Yerevan Press Club and partner organizations in 2005 have repeatedly stated that the provisions of the draft amendments to the Constitution that deal with the communications, in particular, the broadcast media, do not create favorable conditions for reforming media legislation, proposed alternative versions of amendments. But the parliamentary majority with a firmness that deserves better use advanced its own definitions. The further developments proved our fears were justified: the amended Constitution has significantly restricted the prospects of the law making on ensuring the independence of the TV and radio regulatory body.
At the same time the amendments to the broadcasting legislation, adopted on February 26, do not reflect even the positive stipulations of the amended Constitution. Firstly, the proportion of the members of the regulatory body (the National Commission on Television and Radio), appointed by the President and elected by the Parliament, as provided for by the Main Law, will, following the amendments, only be reached in 2011, after NCTR will have held a number of broadcast licensing competitions. Secondly, the amendments do not ensure the public and political diversity in NCTR composition: in accordance with the procedures proposed, the decision about the appointment of NCTR members from NA will be made by the parliamentary majority, which, as the political practice of Armenia shows, is always in the same camp with the President. In other words, the regulatory body, like before, will be formed solely by the political forces at power, and in this regard the amended legislation does not introduce any significant novelty. Thirdly, like before, the involvement of the public in NCTR formation and the transparency of its decision-making is not ensured. Fourthly, the remaining subdivision into the paid (that is, the full-time NCTR members – the chairman and the vice chairman) and the unpaid members conditions huge gap in their competence and violates the principle of collegiate decision-making. Fifthly, the expansion of the NCTR competence and inclusion of the public broadcaster into it, as stipulated by the amended Constitution, did not entail the description of the mechanisms of regulating the activities of the Public TV and Radio Company by the National Commission on Television and Radio in broadcasting legislation.
Once again the opportunity of improving the Law “On Television and Radio” in general, eliminating the numerous deficiencies it had since its adoption in October 2000, without restricting oneself to the provisions that run contrary to the amended Constitution, is missed.
The whole process of developing and adopting draft laws “On Introducing Amendments to the RA Law ‘On Television and Radio’” and “On Introducing Amendments and Addition to the RA Law ‘Regulations of the National Commission on Television and Radio’” demonstrated open and cynical negligence of the opinion of the journalistic community by the government and the parliamentary majority. None of the proposals of public organizations, presented as expert assessment, concept of reforming the broadcasting legislation, finally, as a ready-to-use draft law, received attention. Only individual remarks, noting the obvious technical omissions in official drafts, were taken into account. Unfortunately, the demonstrative reluctance of the authorities to discuss anything with stakeholders is becoming a tradition in the Armenian law making practice.
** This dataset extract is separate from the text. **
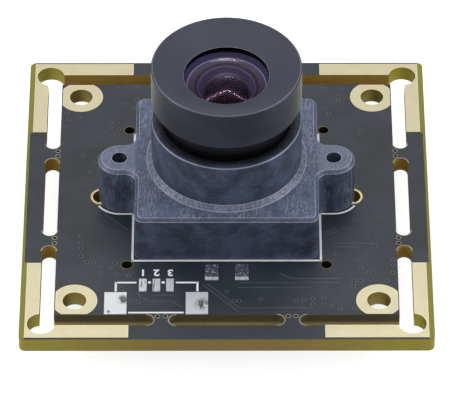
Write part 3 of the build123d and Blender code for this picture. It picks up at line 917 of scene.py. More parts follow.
@dataclass(frozen=True)
class CastCoat(Finish):
    """Blue-grey coat on a tumbled die casting, worn light along its edges, with painted top light, a painted
    highlight round the foot and painted shade under the head.
    """

    coat: Colour = (0.095, 0.122, 0.212)
    deep: Colour = (0.038, 0.046, 0.078)
    # Lighter colour of up-facing faces: specks, and painted top light.
    speckled: Colour = (0.150, 0.185, 0.300)
    # Colour of the streaks and worn edges, also laid as painted top light on the ears and a painted highlight
    # round the foot.
    rubbed: Colour = (0.40, 0.43, 0.56)
    bare_edge: Colour = (0.66, 0.69, 0.86)
    # Near-black of the painted shade on the collar's top under the lens head.
    mouth: Colour = (0.004, 0.005, 0.008)
    scuffs: Spots = Spots(1.6, 4.0, 0.75, 0.5, 0.7, 0.8, (1.2, 1.2, 4.5))
    clouds: Spots = Spots(1.5, 4.0, 0.65, 0.38, 0.66, 0.5)
    specks: Spots = Spots(5.5, 3.0, 0.7, 0.4, 0.64, 0.3)
    mottle: Spots = Spots(3.4, 4.0, 0.7, 0.36, 0.62, 0.6)
    scuff_share: float = 0.22
    cloud_share: float = 0.35
    speck_gain: Point = (0.7, 0.12)
    mottle_gain: Point = (0.4, 0.04)
    top_streaks: float = 0.75
    ear_streaks: float = 0.4
    ear_rub: float = 0.22
    rim_share: float = 0.22
    mouth_gain: Point = (0.4, 0.55)
    looks_up: Point = (0.6, 0.95)
    metallic: float = 0.2
    gloss: Point = (-0.12, 0.5)
    grain_height: float = 0.7
    relief: Point = (0.35, 0.04)
    ear_from: Point = (8.4, 8.7)
    foot_ring_outer: Point = (7.62, 7.4)
    foot_ring_inner: Point = (6.97, 7.08)
    foot_ring_top: float = 5.5
    rim_radius: float = 6.7
    rim_level: float = 9.7
    rim_line_radius: Point = (6.86, 6.9)
    rim_line_level: Point = (9.87, 9.91)
    mouth_radius: Point = (6.9, 6.86)
    mouth_depth: Point = (6.85, 6.1)

    def swirls(self, graph: Graph, place: Socket, on_ear: Socket, flat_top: Socket) -> Socket:
        """Gives the light streaks, strong on flat tops and weak on walls.

        Args:
            graph: The material's graph.
            place: The coordinates.
            on_ear: Where the ears are.
            flat_top: Where the face looks up.

        Returns:
            The streaks, from 0 to 1.
        """
        x, y, z = graph.axes(place)
        along_y = graph.add("CombineXYZ", {0: y, 1: x, 2: z}).outputs[0]
        along_z = graph.add("CombineXYZ", {0: z, 1: x, 2: y}).outputs[0]
        on_top = graph.effect(STREAKS, Place=along_y, Fineness=3.6, Swirl=1.8)["Mask"]
        on_wall = graph.effect(STREAKS, Place=along_z, Fineness=2.6, Swirl=0.8)["Mask"]
        scuffs = graph.times(graph.spots(place, self.scuffs), self.scuff_share)
        on_wall = graph.most(graph.times(on_wall, on_ear, self.ear_streaks), scuffs)
        return graph.between(flat_top, on_wall, graph.times(on_top, self.top_streaks))

    def lay(self, graph: Graph) -> dict[str, object]:
        """Lays the coat, its streaks, its worn edges, its painted top light, highlight and shade, and its
        grain.
        """
        place = graph.place()
        x, y, z = graph.axes(place)
        radius = graph.radius(x, y)
        grain = graph.effect(GRAIN, Place=place, Size=0.13, Patches=2.2)
        flat_top = graph.smooth(graph.upward(), *self.looks_up)
        on_ear = graph.smooth(graph.math("ABSOLUTE", x), *self.ear_from)
        swirls = self.swirls(graph, place, on_ear, flat_top)
        shade = graph.mix(graph.smooth(grain["Broad"], *PATCH_FADE), self.deep, self.coat)
        shade = graph.mix(graph.times(graph.spots(place, self.clouds), self.cloud_share), shade, self.deep)
        # Painted top light: up-facing faces are laid lighter, strongest in the specks, and the ears' tops
        # lighter still.
        lit = graph.times(flat_top, graph.scaled(graph.spots(place, self.specks), *self.speck_gain))
        shade = graph.mix(lit, shade, self.speckled)
        shade = graph.mix(graph.times(flat_top, on_ear, self.ear_rub), shade, self.rubbed)
        shade = graph.mix(swirls, shade, self.rubbed)
        # Painted highlight: a mottled lighter band on the chamfer round the collar's foot.
        foot_highlight = graph.times(
            graph.smooth(radius, *self.foot_ring_outer), graph.below(z, self.foot_ring_top),
            graph.smooth(radius, *self.foot_ring_inner),
            graph.scaled(graph.spots(place, self.mottle), *self.mottle_gain))
        edges = graph.effect(BARE_EDGES, Place=place, Width=0.09, Breaks=0.5, Gain=1.0)["Mask"]
        high = graph.above(z, self.rim_level)
        at_rim = graph.times(high, graph.above(radius, self.rim_radius))
        rim_line = graph.times(
            graph.smooth(z, *self.rim_line_level), graph.smooth(radius, *self.rim_line_radius),
            self.rim_share)
        edges = graph.between(at_rim, edges, rim_line)
        # Worn edges and the painted highlight at the foot together; they also set the roughness.
        rubbed = graph.most(foot_highlight, edges)
        shade = graph.mix(rubbed, shade, self.rubbed)
        shade = graph.mix(edges, shade, self.bare_edge)
        # Painted shade: the collar's top face under the lens head is darkened, most towards the thread.
        under_head_shade_depth = graph.scaled(graph.smooth(radius, *self.mouth_depth), *self.mouth_gain)
        mouth_shade = graph.times(high, graph.smooth(radius, *self.mouth_radius), under_head_shade_depth)
        height = graph.math("SUBTRACT", graph.times(grain["Height"], self.grain_height), swirls)
        return {
            "Base Color": graph.mix(mouth_shade, shade, self.mouth),
            "Metallic": self.metallic,
            "Roughness": graph.scaled(rubbed, *self.gloss),
            "Normal": graph.bump(height, *self.relief),
        }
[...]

The voting at NA on February 26 also ignored the appeal of the Parliamentary Assembly of the Council of Europe to the RA authorities to hold consultations with the CE experts before the adoption of amendments to the Law “On Television and Radio”, as well as the recommendations of the Office of OSCE Representative on Freedom of the Media and its offer to make an expert assessment of the draft amendments. Formation of the broadcasting legislation in compliance with the standards of the Council of Europe was one of the commitments that Armenia undertook upon its accession to CE, and further on the need to improve it was noted in numerous documents of this international organization. However, this process remains a sign of resistance to democratic reforms in the country.
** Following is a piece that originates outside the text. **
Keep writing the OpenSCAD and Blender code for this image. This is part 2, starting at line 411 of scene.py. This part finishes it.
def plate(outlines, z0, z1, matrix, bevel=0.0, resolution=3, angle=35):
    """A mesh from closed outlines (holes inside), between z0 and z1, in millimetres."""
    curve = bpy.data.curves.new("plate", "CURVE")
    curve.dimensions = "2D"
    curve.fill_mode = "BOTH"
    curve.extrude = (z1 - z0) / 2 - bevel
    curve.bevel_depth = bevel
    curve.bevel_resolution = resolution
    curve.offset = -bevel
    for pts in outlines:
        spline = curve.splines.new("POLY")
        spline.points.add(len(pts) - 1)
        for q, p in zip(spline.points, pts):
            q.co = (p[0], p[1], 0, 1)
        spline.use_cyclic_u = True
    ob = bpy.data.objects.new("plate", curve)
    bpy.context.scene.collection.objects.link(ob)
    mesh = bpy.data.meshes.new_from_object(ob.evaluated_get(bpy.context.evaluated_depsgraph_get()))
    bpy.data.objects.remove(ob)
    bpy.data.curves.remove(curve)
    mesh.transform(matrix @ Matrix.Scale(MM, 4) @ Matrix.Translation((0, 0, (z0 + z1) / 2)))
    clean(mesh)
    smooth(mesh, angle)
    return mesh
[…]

The stance on the matter, held by parliamentary factions of governing coalition, can be somehow explained by mutual political commitments – after all, the draft amendments were initiated by their coalition government. Yet the behavior of individual deputies, who call themselves “opposition” or “independent”, but who voted for the drafts and ensured their adoption is even shameful to comment. Because it is they who keep complaining of the control that authorities have over broadcast media, at the same time reinforcing the state of affairs by their vote…
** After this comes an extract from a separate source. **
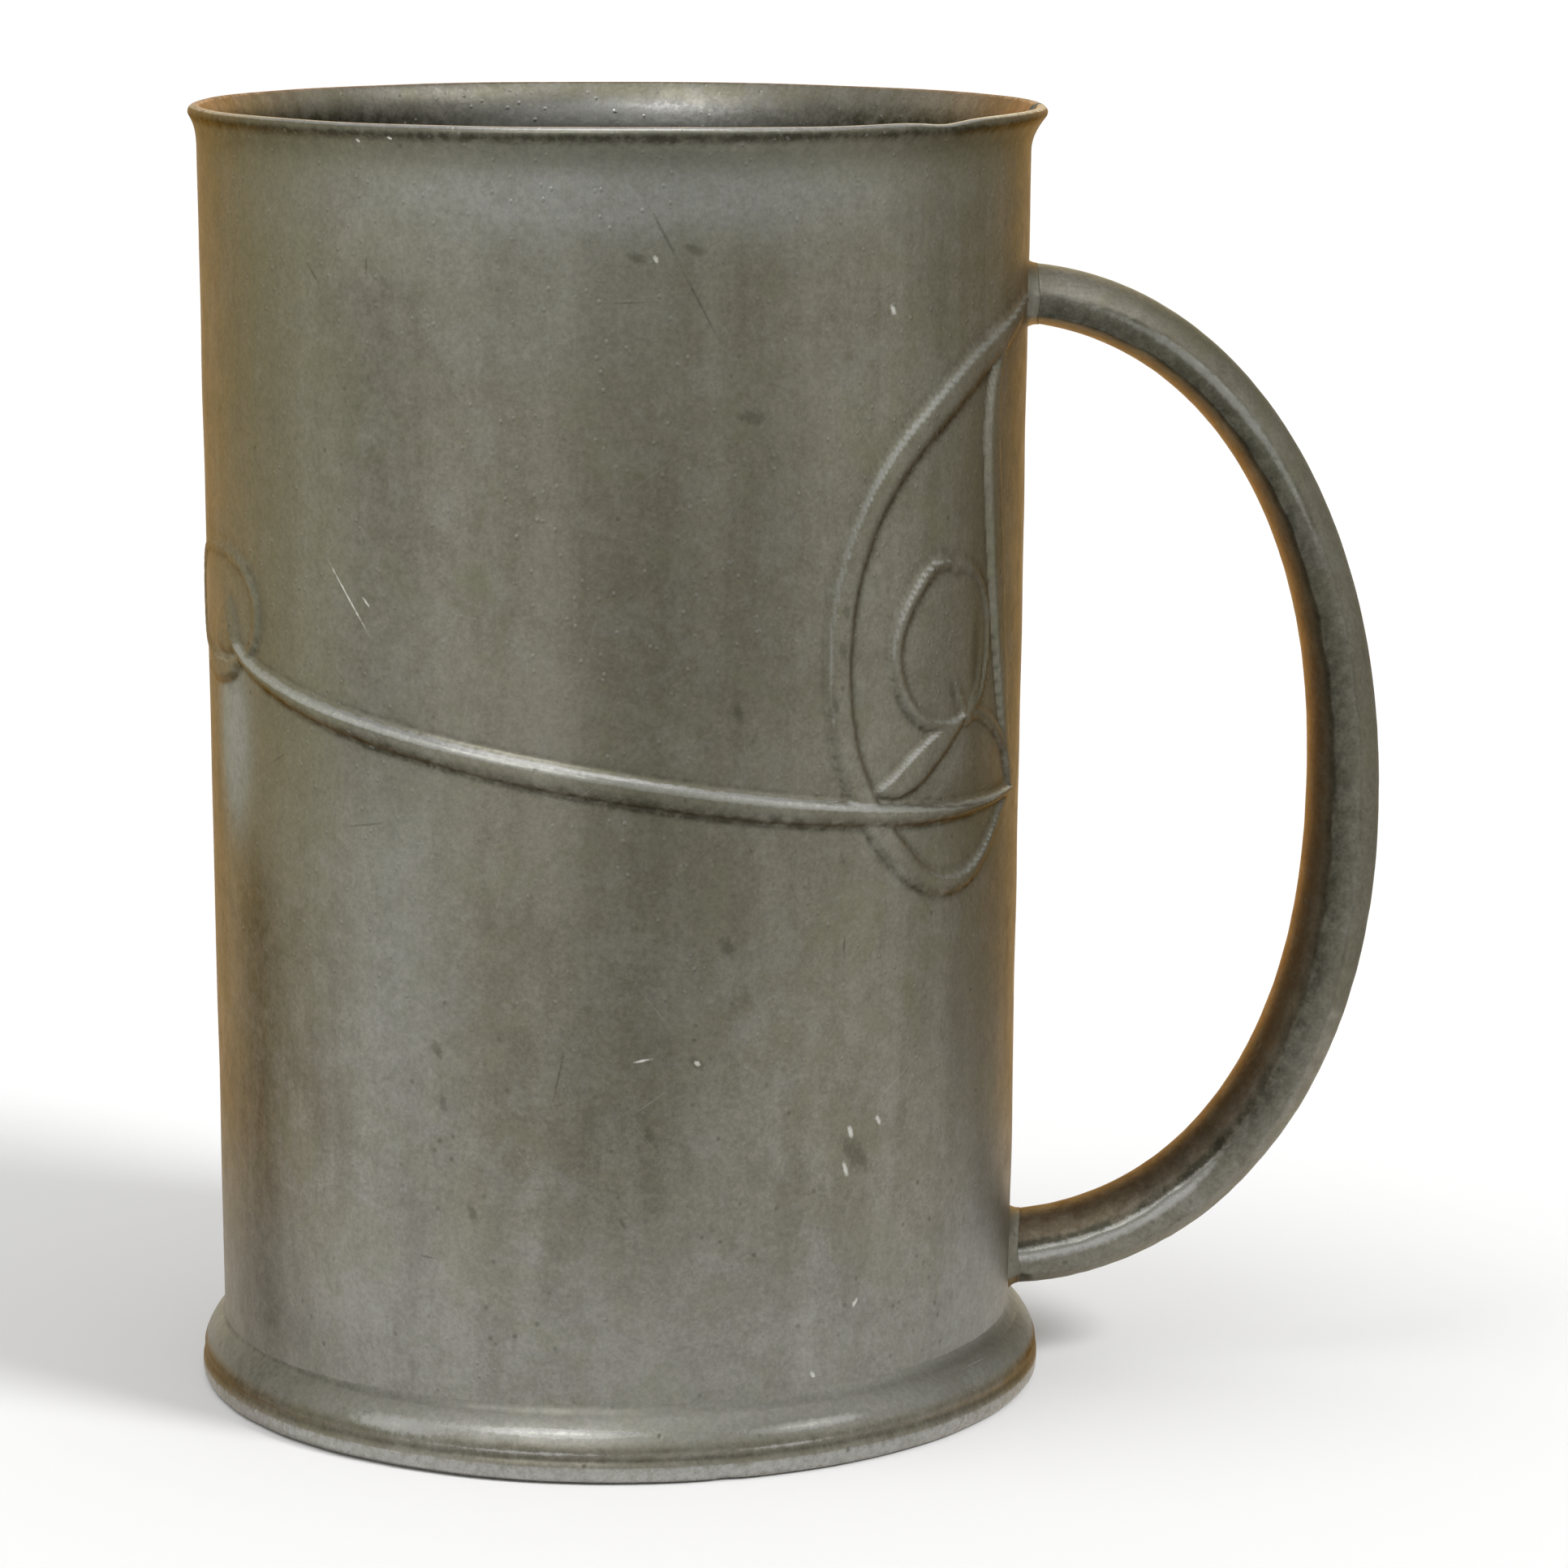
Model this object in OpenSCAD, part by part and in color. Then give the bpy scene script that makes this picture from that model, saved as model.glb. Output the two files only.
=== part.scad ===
// Pewter tankard: a tapered drum with a turned-out lip, a moulded foot ring, a let-in floor
// and a cast bar handle, soldered together.
// Z is up. The drum stands on Z = 0 about the Z axis, and the handle is on the +X side.

/* [Drum] */
// Height from the table to the top of the lip
height = 130; // [110:1:150]
// Outside radius of the drum at the table
drum_r_low = 40.5; // [38:0.1:42]
// Outside radius of the drum just under the lip
drum_r_high = 41.6; // [40:0.1:44]
// Thickness of the drum wall
wall = 1.3; // [1:0.1:2]
// Width of the soldered seam behind the handle
seam_w = 0.8; // [0.4:0.1:1.5]

/* [Lip] */
// How far the lip turns out past the drum
lip_out = 1.25; // [0.8:0.05:2.5]
// Radius of the hollow sweep under the lip
lip_sweep = 6; // [4:0.5:10]

/* [Foot] */
// Widest radius of the foot ring
foot_r = 43.3; // [42.8:0.1:45]
// Height of the foot ring's widest point
foot_belly = 1.5; // [1:0.1:2.5]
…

What has been said here causes concern not only because of the adoption of the two drafts, but also in the context of the overall sociopolitical situation in the country before the parliamentary elections. There are too many alarming premonitions that the upcoming election campaign, instead of being a declaration of commitment to certain values by political forces, will turn into a demonstration of cynicism, reactionary sentiment and conformism cult.